■ WHAT YOU WILL DO:
Reproduce each line that includes the word "scene".

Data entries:
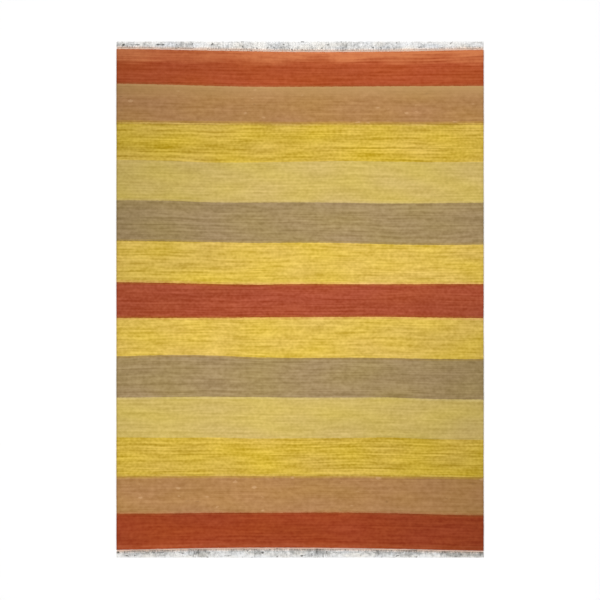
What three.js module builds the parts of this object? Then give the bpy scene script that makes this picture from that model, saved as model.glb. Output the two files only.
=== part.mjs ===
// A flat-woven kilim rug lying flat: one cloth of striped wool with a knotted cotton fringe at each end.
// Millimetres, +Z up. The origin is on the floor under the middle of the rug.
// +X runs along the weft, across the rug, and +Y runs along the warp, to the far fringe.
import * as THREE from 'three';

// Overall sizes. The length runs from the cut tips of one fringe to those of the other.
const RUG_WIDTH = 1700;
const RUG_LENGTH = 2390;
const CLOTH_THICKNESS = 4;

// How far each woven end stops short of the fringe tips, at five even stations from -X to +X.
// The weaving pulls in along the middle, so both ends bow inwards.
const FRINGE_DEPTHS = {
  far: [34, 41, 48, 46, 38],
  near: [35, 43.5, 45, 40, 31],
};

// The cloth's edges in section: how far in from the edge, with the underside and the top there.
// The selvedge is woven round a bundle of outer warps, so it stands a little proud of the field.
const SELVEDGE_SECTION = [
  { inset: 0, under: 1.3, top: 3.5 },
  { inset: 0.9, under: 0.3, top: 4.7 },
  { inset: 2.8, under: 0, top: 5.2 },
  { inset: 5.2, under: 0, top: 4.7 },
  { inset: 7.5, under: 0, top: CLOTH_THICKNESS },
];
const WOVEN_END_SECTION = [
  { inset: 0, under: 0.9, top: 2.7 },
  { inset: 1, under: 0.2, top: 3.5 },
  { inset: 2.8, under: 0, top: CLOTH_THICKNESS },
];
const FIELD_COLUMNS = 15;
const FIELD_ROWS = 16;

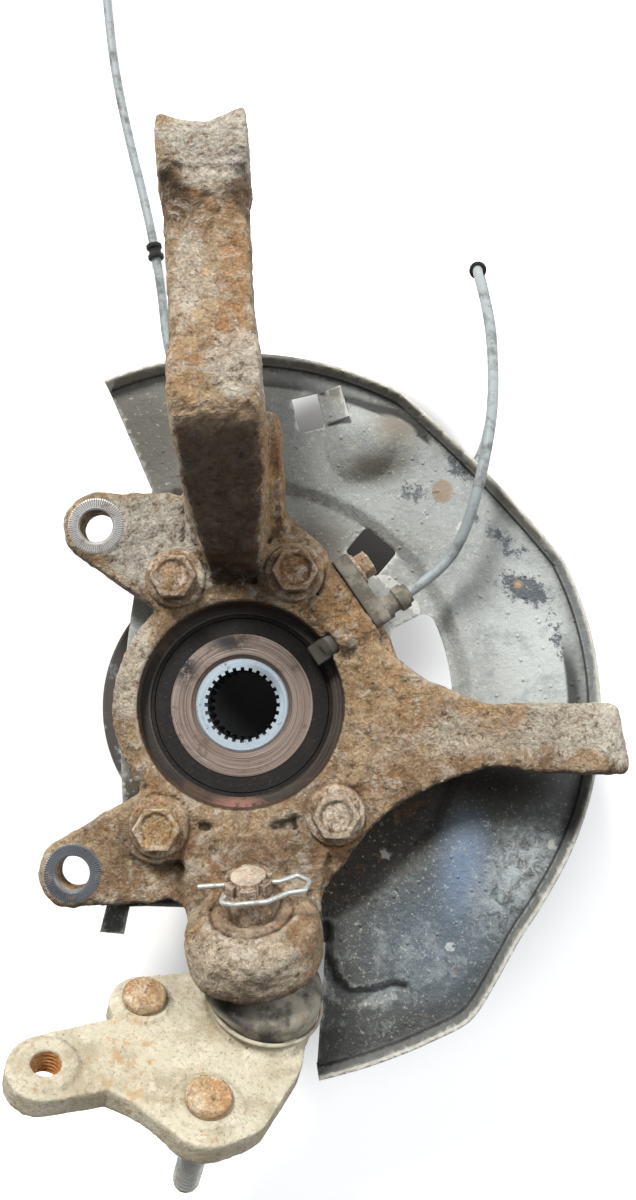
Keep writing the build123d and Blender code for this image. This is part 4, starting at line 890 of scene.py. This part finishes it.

■ RESULT FOR THIS TASK:
What three.js module builds the parts of this object? Then give the bpy scene script that makes this picture from that model, saved as model.glb. Output the two files only.
Keep writing the build123d and Blender code for this image. This is part 4, starting at line 890 of scene.py. This part finishes it.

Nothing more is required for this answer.